**AIM OF THE EXERCISE:** Copy verbatim the material from its first line to the line that holds "width along Y.", including that line.

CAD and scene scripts
□ □ □

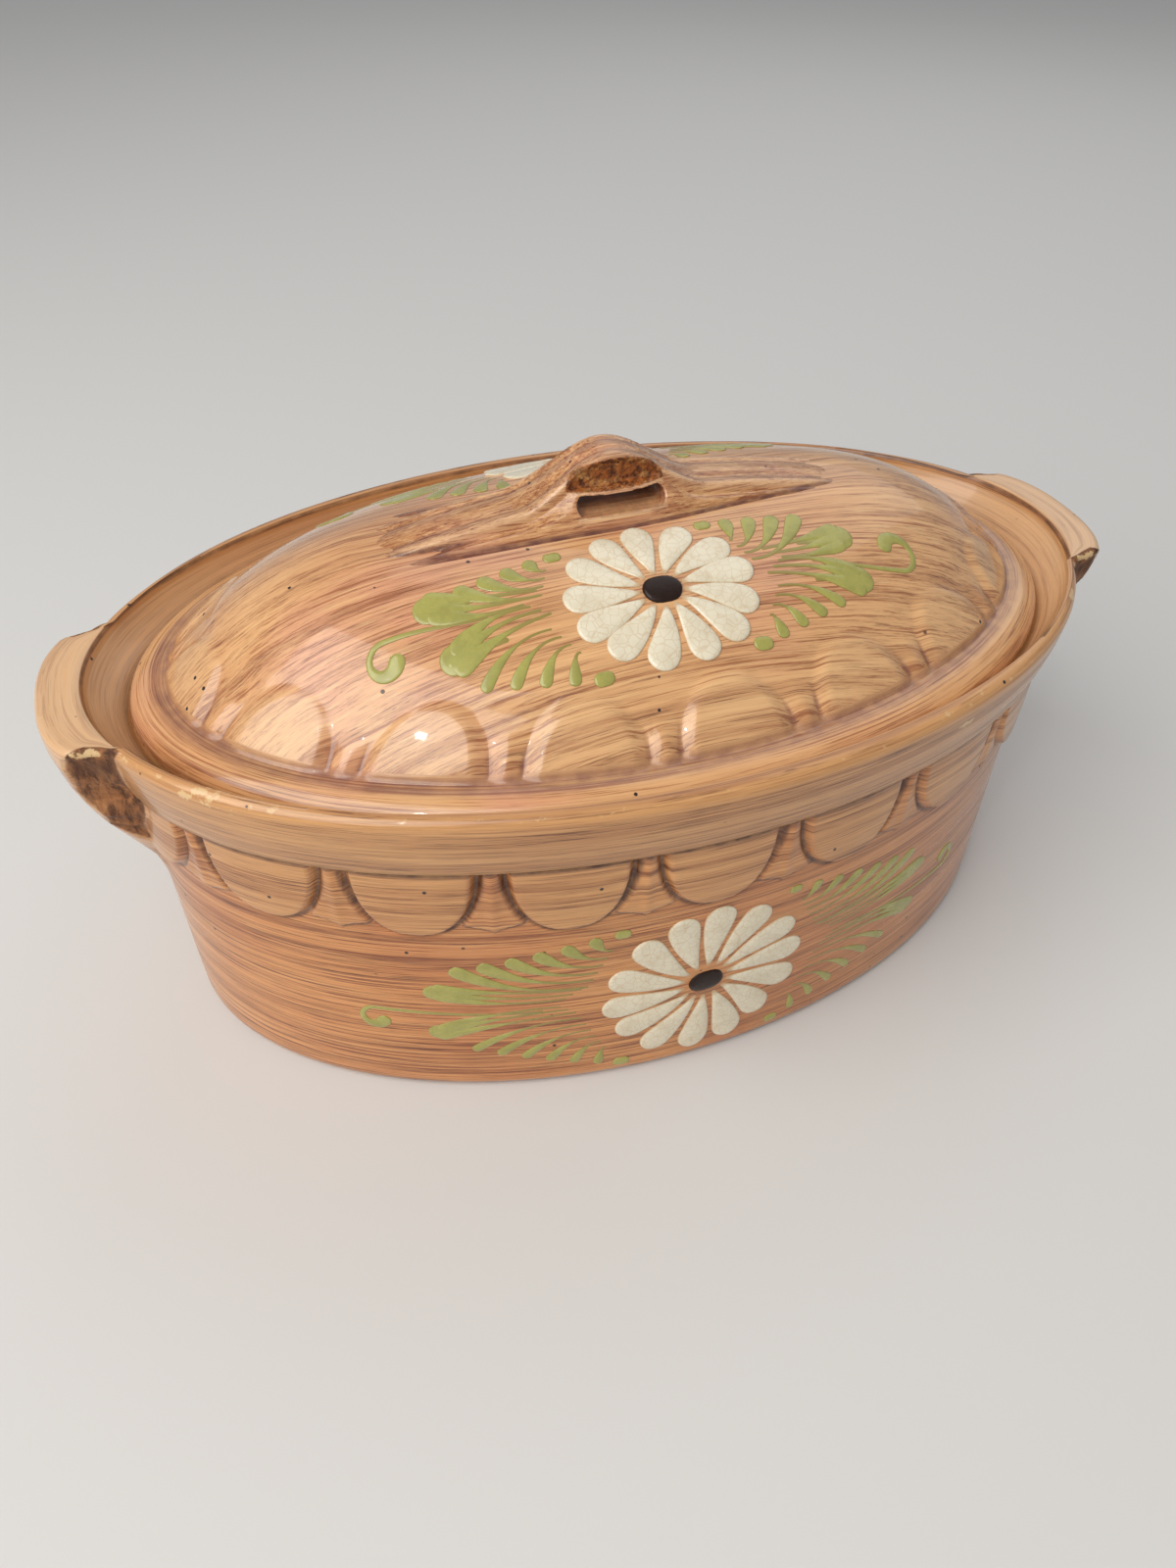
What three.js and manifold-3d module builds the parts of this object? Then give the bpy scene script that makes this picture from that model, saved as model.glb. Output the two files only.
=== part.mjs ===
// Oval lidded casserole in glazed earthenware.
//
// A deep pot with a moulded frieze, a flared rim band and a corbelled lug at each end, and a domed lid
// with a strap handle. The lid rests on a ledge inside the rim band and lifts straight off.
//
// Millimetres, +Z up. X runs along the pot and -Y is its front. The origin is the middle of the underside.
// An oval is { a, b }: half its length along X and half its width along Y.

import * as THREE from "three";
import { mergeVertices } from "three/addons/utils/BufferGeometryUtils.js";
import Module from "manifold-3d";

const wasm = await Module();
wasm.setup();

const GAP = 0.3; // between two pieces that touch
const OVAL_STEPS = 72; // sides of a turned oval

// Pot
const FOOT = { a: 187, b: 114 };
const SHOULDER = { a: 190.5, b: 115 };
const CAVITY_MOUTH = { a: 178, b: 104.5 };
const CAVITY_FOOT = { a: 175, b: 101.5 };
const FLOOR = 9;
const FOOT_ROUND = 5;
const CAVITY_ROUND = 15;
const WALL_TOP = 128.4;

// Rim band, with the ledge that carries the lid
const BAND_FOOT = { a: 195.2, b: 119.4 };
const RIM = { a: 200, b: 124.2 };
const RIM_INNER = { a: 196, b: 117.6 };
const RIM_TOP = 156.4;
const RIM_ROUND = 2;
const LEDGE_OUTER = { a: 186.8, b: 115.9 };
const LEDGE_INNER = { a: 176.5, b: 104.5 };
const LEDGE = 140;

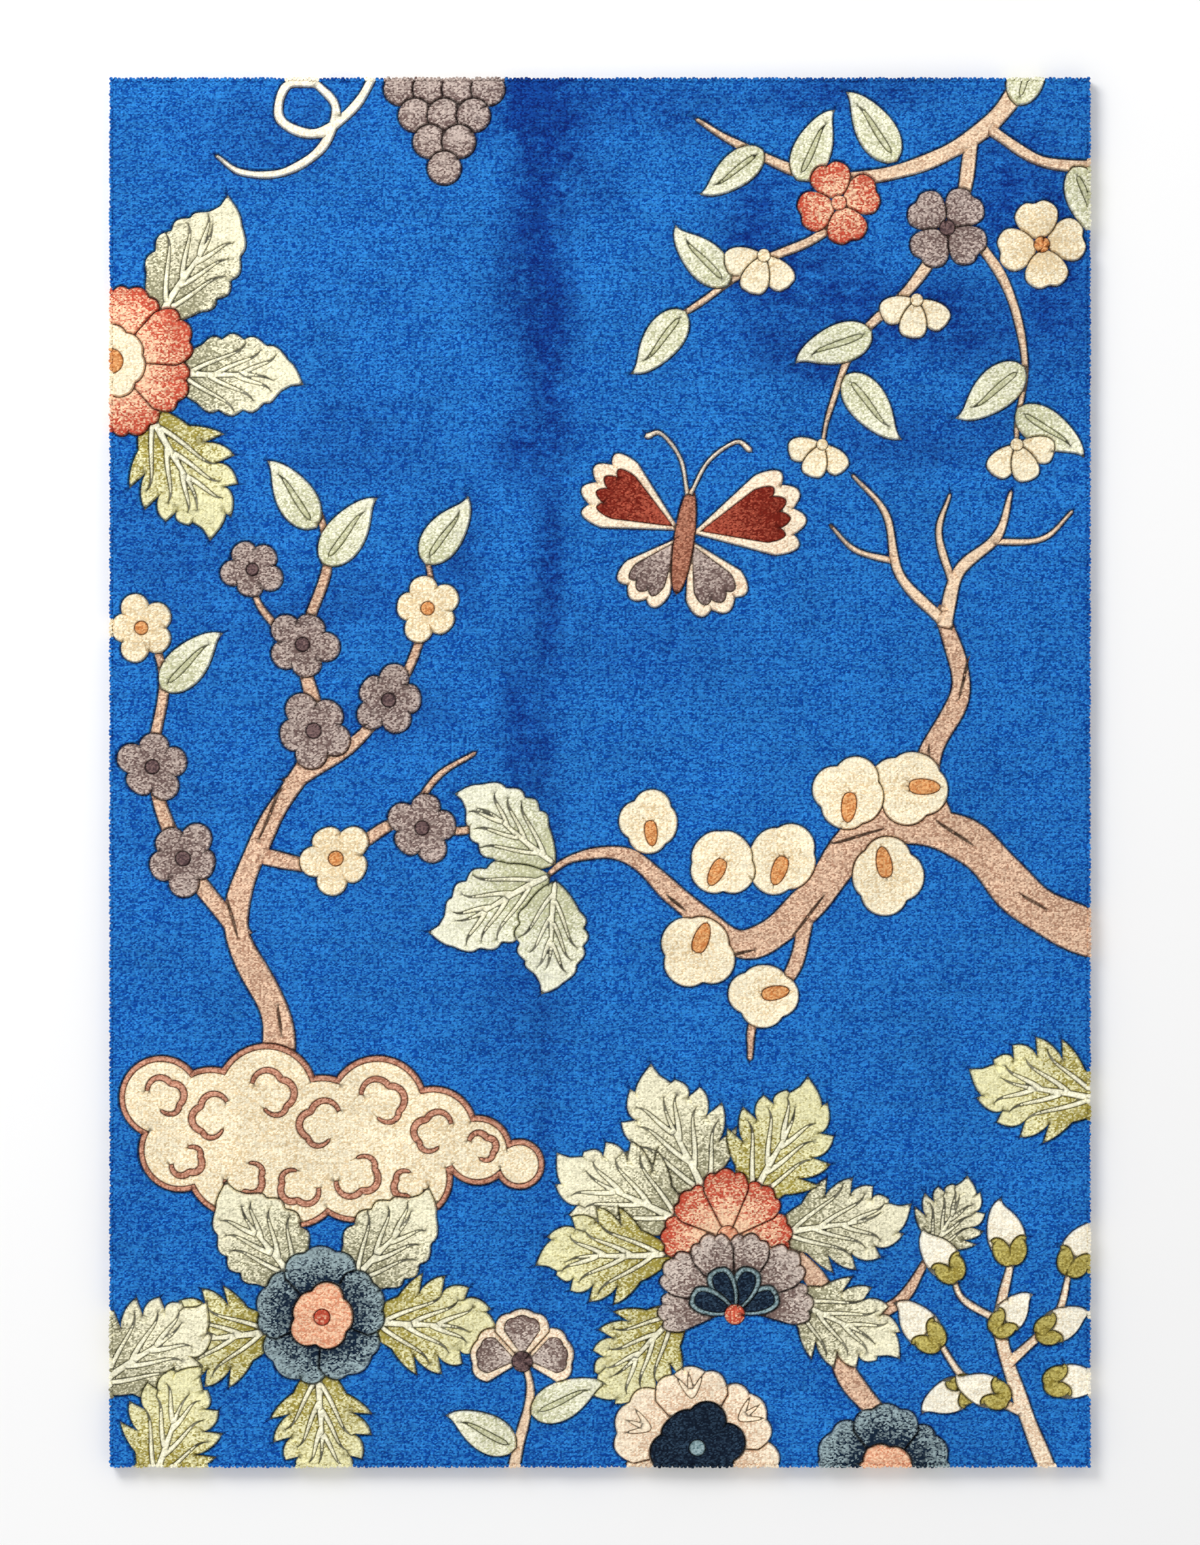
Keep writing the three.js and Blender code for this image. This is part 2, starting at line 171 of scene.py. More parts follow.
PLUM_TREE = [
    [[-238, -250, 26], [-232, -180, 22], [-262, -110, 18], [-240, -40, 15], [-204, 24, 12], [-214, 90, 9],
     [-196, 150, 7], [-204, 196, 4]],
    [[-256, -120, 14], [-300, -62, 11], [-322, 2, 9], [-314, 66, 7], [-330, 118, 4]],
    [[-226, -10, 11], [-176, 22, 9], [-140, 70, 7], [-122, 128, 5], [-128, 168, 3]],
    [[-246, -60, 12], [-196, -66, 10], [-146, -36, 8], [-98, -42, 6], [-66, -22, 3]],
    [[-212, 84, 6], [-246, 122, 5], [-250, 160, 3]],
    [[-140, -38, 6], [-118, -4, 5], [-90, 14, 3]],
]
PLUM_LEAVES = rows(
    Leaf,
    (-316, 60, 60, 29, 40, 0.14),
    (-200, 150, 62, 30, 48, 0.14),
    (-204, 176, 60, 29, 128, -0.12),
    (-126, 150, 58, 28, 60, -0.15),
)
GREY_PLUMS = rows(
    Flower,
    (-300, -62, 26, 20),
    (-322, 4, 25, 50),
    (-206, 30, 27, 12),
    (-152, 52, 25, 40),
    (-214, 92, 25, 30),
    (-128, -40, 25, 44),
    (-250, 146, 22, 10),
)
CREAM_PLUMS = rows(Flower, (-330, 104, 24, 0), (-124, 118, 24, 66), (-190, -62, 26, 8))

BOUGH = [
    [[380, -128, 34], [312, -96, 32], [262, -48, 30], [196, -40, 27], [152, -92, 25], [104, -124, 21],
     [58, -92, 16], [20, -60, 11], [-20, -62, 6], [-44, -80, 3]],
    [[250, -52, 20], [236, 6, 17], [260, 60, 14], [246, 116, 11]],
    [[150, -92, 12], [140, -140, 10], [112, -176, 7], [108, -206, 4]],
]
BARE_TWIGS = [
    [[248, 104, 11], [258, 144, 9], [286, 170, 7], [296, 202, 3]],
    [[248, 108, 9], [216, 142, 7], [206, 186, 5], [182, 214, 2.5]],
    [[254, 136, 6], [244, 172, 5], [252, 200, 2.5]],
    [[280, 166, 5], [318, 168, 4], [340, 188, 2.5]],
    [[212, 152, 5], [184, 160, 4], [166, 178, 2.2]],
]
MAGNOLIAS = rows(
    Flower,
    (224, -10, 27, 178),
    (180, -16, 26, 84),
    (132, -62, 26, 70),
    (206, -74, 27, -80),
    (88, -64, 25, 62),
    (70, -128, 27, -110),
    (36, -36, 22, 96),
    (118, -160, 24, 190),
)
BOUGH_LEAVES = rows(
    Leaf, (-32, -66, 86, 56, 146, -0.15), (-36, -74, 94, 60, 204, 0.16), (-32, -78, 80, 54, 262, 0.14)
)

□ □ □

**ANSWER FOR THIS EXERCISE:**
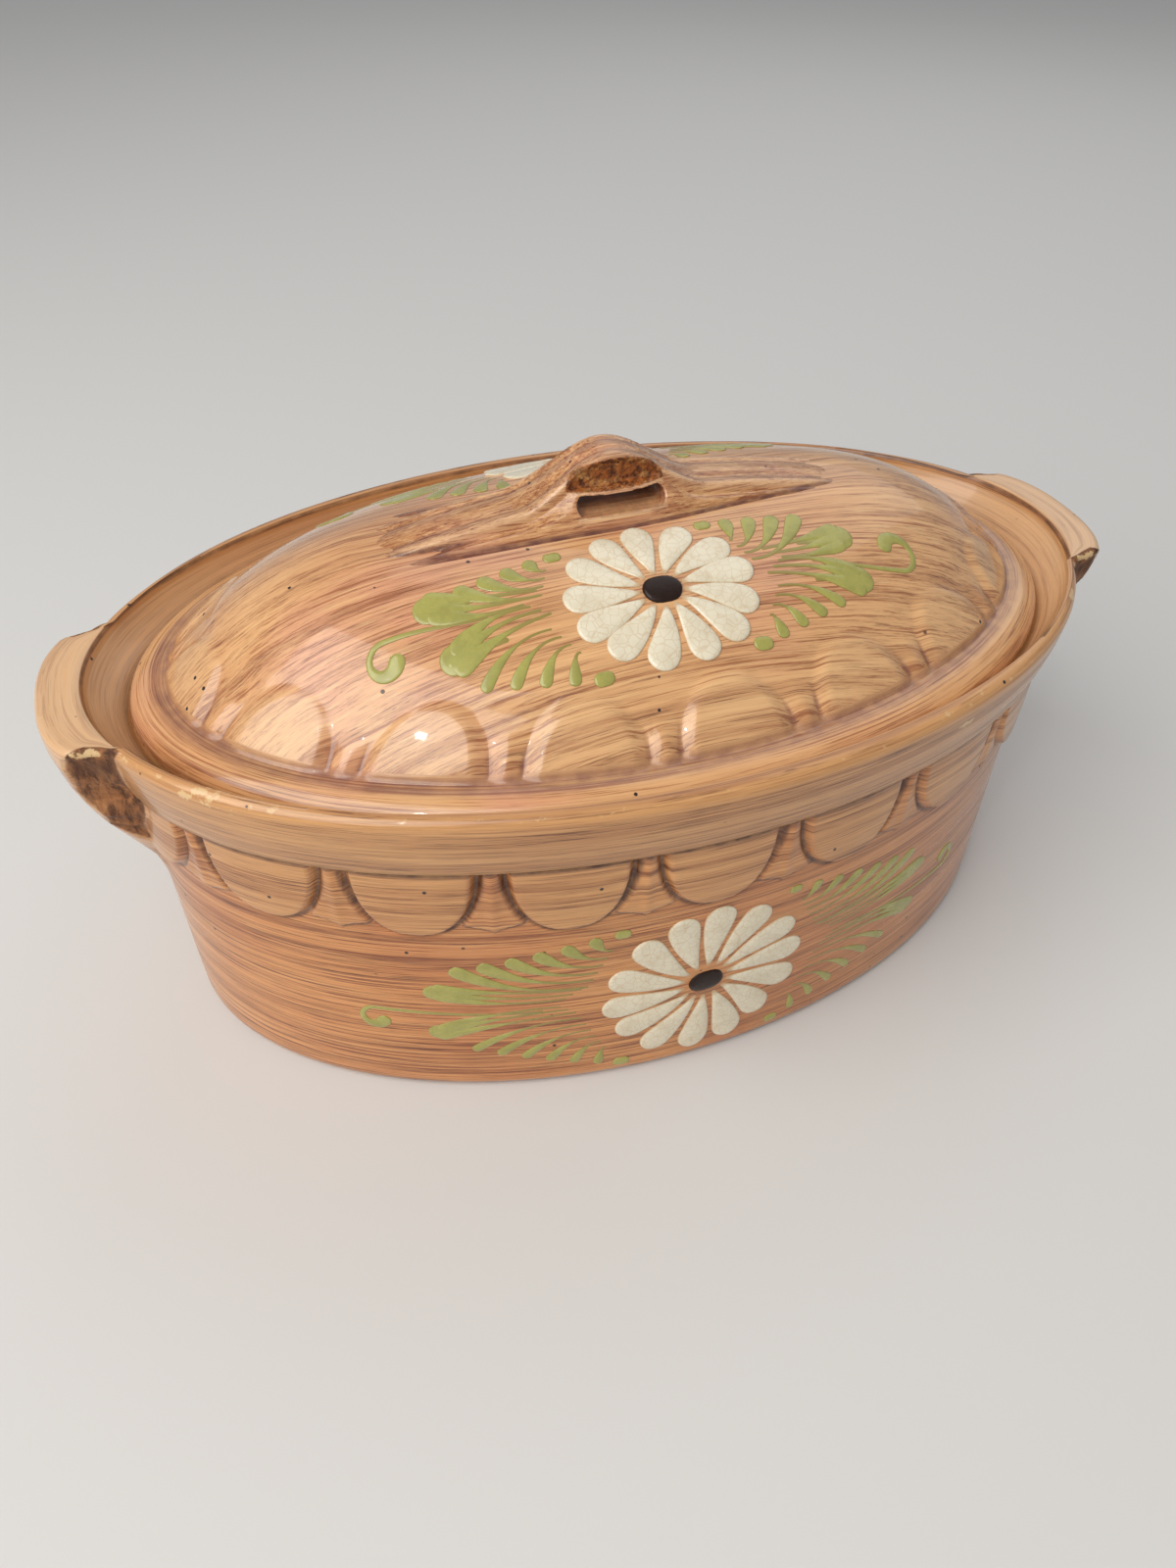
What three.js and manifold-3d module builds the parts of this object? Then give the bpy scene script that makes this picture from that model, saved as model.glb. Output the two files only.
=== part.mjs ===
// Oval lidded casserole in glazed earthenware.
//
// A deep pot with a moulded frieze, a flared rim band and a corbelled lug at each end, and a domed lid
// with a strap handle. The lid rests on a ledge inside the rim band and lifts straight off.
//
// Millimetres, +Z up. X runs along the pot and -Y is its front. The origin is the middle of the underside.
// An oval is { a, b }: half its length along X and half its width along Y.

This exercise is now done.